• **What needs to be done**:
Write out all of the data without omission, exactly as shown.

-- START Stored data --

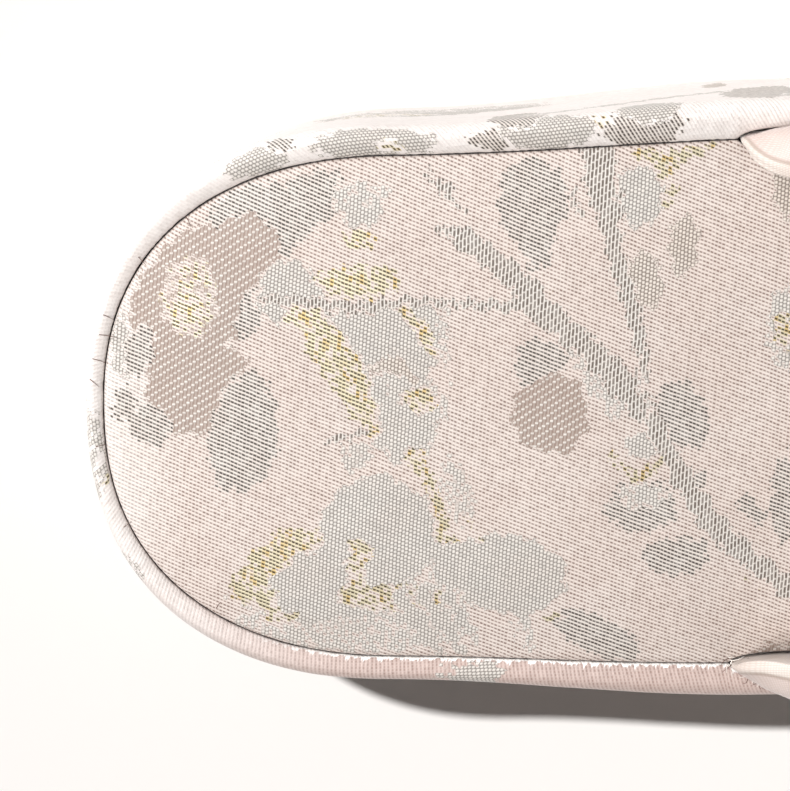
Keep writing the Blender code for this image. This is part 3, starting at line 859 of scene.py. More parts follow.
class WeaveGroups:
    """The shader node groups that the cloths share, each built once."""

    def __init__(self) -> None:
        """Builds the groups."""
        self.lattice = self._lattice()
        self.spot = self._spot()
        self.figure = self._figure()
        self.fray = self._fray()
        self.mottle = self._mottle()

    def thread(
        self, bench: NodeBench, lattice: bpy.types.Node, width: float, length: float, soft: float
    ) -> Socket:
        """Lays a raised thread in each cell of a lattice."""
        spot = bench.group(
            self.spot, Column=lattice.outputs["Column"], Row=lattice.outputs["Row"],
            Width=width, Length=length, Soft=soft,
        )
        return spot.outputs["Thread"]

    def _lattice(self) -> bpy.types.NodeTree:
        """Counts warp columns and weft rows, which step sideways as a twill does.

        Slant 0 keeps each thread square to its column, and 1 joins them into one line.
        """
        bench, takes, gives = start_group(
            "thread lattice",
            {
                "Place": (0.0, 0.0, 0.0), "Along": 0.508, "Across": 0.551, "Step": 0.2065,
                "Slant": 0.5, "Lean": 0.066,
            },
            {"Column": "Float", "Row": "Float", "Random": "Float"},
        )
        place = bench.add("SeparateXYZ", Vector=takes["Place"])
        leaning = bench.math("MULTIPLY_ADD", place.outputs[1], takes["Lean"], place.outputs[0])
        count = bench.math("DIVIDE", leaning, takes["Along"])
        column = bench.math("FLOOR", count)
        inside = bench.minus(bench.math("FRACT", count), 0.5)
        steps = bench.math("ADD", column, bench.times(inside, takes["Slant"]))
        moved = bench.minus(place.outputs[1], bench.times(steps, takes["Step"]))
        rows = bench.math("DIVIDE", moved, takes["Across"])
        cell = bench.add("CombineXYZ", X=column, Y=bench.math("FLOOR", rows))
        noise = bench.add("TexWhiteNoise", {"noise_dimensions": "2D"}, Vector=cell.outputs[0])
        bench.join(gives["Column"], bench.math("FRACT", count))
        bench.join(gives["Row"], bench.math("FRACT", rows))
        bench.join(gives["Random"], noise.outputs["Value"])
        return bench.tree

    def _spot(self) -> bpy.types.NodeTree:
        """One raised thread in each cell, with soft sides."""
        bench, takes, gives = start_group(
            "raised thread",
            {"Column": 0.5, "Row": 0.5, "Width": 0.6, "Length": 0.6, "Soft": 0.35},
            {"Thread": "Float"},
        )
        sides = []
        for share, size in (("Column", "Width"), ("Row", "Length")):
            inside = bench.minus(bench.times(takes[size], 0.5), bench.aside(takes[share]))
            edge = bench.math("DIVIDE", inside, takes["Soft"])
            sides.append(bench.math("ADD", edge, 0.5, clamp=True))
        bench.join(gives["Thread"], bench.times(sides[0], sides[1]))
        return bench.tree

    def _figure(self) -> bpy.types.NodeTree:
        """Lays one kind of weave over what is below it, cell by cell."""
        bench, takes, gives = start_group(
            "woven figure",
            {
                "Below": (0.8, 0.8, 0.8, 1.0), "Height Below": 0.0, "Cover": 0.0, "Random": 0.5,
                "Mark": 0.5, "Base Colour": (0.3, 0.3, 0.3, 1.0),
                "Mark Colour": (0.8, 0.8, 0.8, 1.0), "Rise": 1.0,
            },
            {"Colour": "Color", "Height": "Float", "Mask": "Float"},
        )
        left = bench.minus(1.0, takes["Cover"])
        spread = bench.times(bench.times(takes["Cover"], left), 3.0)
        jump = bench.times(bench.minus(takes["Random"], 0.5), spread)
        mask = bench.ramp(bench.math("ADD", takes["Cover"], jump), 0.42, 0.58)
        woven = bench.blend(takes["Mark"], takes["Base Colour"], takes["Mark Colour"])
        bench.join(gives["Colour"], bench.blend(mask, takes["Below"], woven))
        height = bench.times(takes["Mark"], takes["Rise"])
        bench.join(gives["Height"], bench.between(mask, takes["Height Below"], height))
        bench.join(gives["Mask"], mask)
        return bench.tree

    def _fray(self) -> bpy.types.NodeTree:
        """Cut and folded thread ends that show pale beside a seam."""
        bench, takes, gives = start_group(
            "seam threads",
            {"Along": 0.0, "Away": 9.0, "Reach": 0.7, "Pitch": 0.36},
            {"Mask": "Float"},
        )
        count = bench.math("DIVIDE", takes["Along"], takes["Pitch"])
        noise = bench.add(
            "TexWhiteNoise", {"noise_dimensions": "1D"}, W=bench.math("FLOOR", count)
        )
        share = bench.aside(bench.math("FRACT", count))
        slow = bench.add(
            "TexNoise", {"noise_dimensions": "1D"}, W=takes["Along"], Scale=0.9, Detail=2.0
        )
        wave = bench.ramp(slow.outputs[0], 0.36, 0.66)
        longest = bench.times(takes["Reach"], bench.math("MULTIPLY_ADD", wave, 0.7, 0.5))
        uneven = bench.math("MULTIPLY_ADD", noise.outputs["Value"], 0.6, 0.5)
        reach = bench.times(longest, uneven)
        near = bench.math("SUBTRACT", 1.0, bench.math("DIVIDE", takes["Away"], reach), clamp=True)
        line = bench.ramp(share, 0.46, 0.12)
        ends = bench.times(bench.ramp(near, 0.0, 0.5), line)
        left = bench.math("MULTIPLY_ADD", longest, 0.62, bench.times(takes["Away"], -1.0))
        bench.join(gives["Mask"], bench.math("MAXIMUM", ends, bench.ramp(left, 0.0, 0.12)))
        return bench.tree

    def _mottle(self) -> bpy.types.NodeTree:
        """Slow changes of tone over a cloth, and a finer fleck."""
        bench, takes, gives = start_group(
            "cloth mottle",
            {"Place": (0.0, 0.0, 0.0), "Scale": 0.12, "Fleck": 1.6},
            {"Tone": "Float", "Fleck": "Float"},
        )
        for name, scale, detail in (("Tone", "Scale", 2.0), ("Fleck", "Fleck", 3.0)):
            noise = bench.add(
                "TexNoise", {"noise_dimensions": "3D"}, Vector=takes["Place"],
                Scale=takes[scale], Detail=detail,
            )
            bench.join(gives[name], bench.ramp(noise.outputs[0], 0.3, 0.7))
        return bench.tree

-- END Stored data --

• **Solved exercise**:
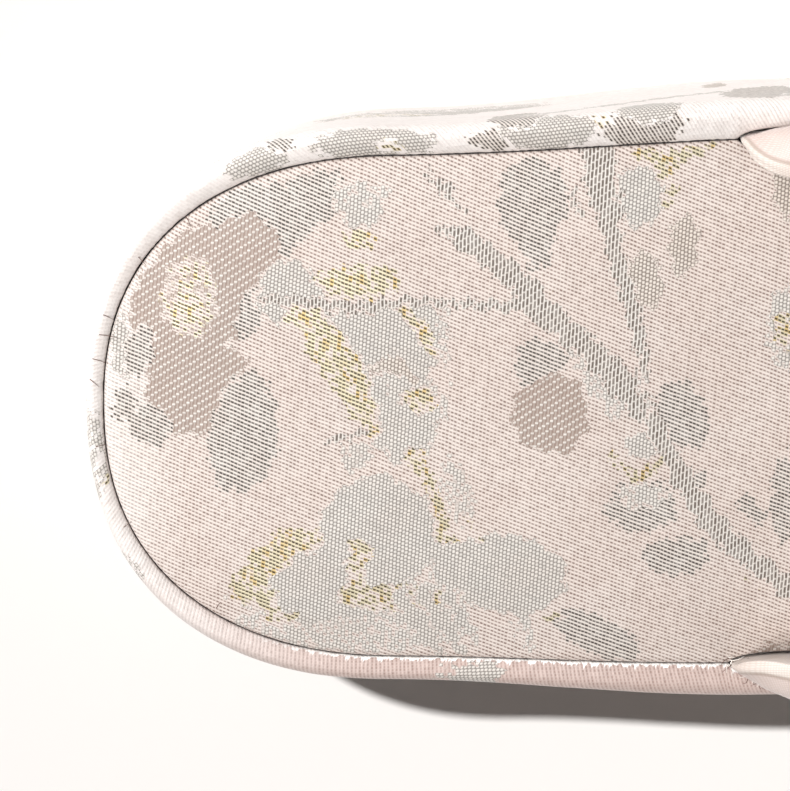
Keep writing the Blender code for this image. This is part 3, starting at line 859 of scene.py. More parts follow.
class WeaveGroups:
    """The shader node groups that the cloths share, each built once."""

    def __init__(self) -> None:
        """Builds the groups."""
        self.lattice = self._lattice()
        self.spot = self._spot()
        self.figure = self._figure()
        self.fray = self._fray()
        self.mottle = self._mottle()

    def thread(
        self, bench: NodeBench, lattice: bpy.types.Node, width: float, length: float, soft: float
    ) -> Socket:
        """Lays a raised thread in each cell of a lattice."""
        spot = bench.group(
            self.spot, Column=lattice.outputs["Column"], Row=lattice.outputs["Row"],
            Width=width, Length=length, Soft=soft,
        )
        return spot.outputs["Thread"]

    def _lattice(self) -> bpy.types.NodeTree:
        """Counts warp columns and weft rows, which step sideways as a twill does.

        Slant 0 keeps each thread square to its column, and 1 joins them into one line.
        """
        bench, takes, gives = start_group(
            "thread lattice",
            {
                "Place": (0.0, 0.0, 0.0), "Along": 0.508, "Across": 0.551, "Step": 0.2065,
                "Slant": 0.5, "Lean": 0.066,
            },
            {"Column": "Float", "Row": "Float", "Random": "Float"},
        )
        place = bench.add("SeparateXYZ", Vector=takes["Place"])
        leaning = bench.math("MULTIPLY_ADD", place.outputs[1], takes["Lean"], place.outputs[0])
        count = bench.math("DIVIDE", leaning, takes["Along"])
        column = bench.math("FLOOR", count)
        inside = bench.minus(bench.math("FRACT", count), 0.5)
        steps = bench.math("ADD", column, bench.times(inside, takes["Slant"]))
        moved = bench.minus(place.outputs[1], bench.times(steps, takes["Step"]))
        rows = bench.math("DIVIDE", moved, takes["Across"])
        cell = bench.add("CombineXYZ", X=column, Y=bench.math("FLOOR", rows))
        noise = bench.add("TexWhiteNoise", {"noise_dimensions": "2D"}, Vector=cell.outputs[0])
        bench.join(gives["Column"], bench.math("FRACT", count))
        bench.join(gives["Row"], bench.math("FRACT", rows))
        bench.join(gives["Random"], noise.outputs["Value"])
        return bench.tree

    def _spot(self) -> bpy.types.NodeTree:
        """One raised thread in each cell, with soft sides."""
        bench, takes, gives = start_group(
            "raised thread",
            {"Column": 0.5, "Row": 0.5, "Width": 0.6, "Length": 0.6, "Soft": 0.35},
            {"Thread": "Float"},
        )
        sides = []
        for share, size in (("Column", "Width"), ("Row", "Length")):
            inside = bench.minus(bench.times(takes[size], 0.5), bench.aside(takes[share]))
            edge = bench.math("DIVIDE", inside, takes["Soft"])
            sides.append(bench.math("ADD", edge, 0.5, clamp=True))
        bench.join(gives["Thread"], bench.times(sides[0], sides[1]))
        return bench.tree

    def _figure(self) -> bpy.types.NodeTree:
        """Lays one kind of weave over what is below it, cell by cell."""
        bench, takes, gives = start_group(
            "woven figure",
            {
                "Below": (0.8, 0.8, 0.8, 1.0), "Height Below": 0.0, "Cover": 0.0, "Random": 0.5,
                "Mark": 0.5, "Base Colour": (0.3, 0.3, 0.3, 1.0),
                "Mark Colour": (0.8, 0.8, 0.8, 1.0), "Rise": 1.0,
            },
            {"Colour": "Color", "Height": "Float", "Mask": "Float"},
        )
        left = bench.minus(1.0, takes["Cover"])
        spread = bench.times(bench.times(takes["Cover"], left), 3.0)
        jump = bench.times(bench.minus(takes["Random"], 0.5), spread)
        mask = bench.ramp(bench.math("ADD", takes["Cover"], jump), 0.42, 0.58)
        woven = bench.blend(takes["Mark"], takes["Base Colour"], takes["Mark Colour"])
        bench.join(gives["Colour"], bench.blend(mask, takes["Below"], woven))
        height = bench.times(takes["Mark"], takes["Rise"])
        bench.join(gives["Height"], bench.between(mask, takes["Height Below"], height))
        bench.join(gives["Mask"], mask)
        return bench.tree

    def _fray(self) -> bpy.types.NodeTree:
        """Cut and folded thread ends that show pale beside a seam."""
        bench, takes, gives = start_group(
            "seam threads",
            {"Along": 0.0, "Away": 9.0, "Reach": 0.7, "Pitch": 0.36},
            {"Mask": "Float"},
        )
        count = bench.math("DIVIDE", takes["Along"], takes["Pitch"])
        noise = bench.add(
            "TexWhiteNoise", {"noise_dimensions": "1D"}, W=bench.math("FLOOR", count)
        )
        share = bench.aside(bench.math("FRACT", count))
        slow = bench.add(
            "TexNoise", {"noise_dimensions": "1D"}, W=takes["Along"], Scale=0.9, Detail=2.0
        )
        wave = bench.ramp(slow.outputs[0], 0.36, 0.66)
        longest = bench.times(takes["Reach"], bench.math("MULTIPLY_ADD", wave, 0.7, 0.5))
        uneven = bench.math("MULTIPLY_ADD", noise.outputs["Value"], 0.6, 0.5)
        reach = bench.times(longest, uneven)
        near = bench.math("SUBTRACT", 1.0, bench.math("DIVIDE", takes["Away"], reach), clamp=True)
        line = bench.ramp(share, 0.46, 0.12)
        ends = bench.times(bench.ramp(near, 0.0, 0.5), line)
        left = bench.math("MULTIPLY_ADD", longest, 0.62, bench.times(takes["Away"], -1.0))
        bench.join(gives["Mask"], bench.math("MAXIMUM", ends, bench.ramp(left, 0.0, 0.12)))
        return bench.tree

    def _mottle(self) -> bpy.types.NodeTree:
        """Slow changes of tone over a cloth, and a finer fleck."""
        bench, takes, gives = start_group(
            "cloth mottle",
            {"Place": (0.0, 0.0, 0.0), "Scale": 0.12, "Fleck": 1.6},
            {"Tone": "Float", "Fleck": "Float"},
        )
        for name, scale, detail in (("Tone", "Scale", 2.0), ("Fleck", "Fleck", 3.0)):
            noise = bench.add(
                "TexNoise", {"noise_dimensions": "3D"}, Vector=takes["Place"],
                Scale=takes[scale], Detail=detail,
            )
            bench.join(gives[name], bench.ramp(noise.outputs[0], 0.3, 0.7))
        return bench.tree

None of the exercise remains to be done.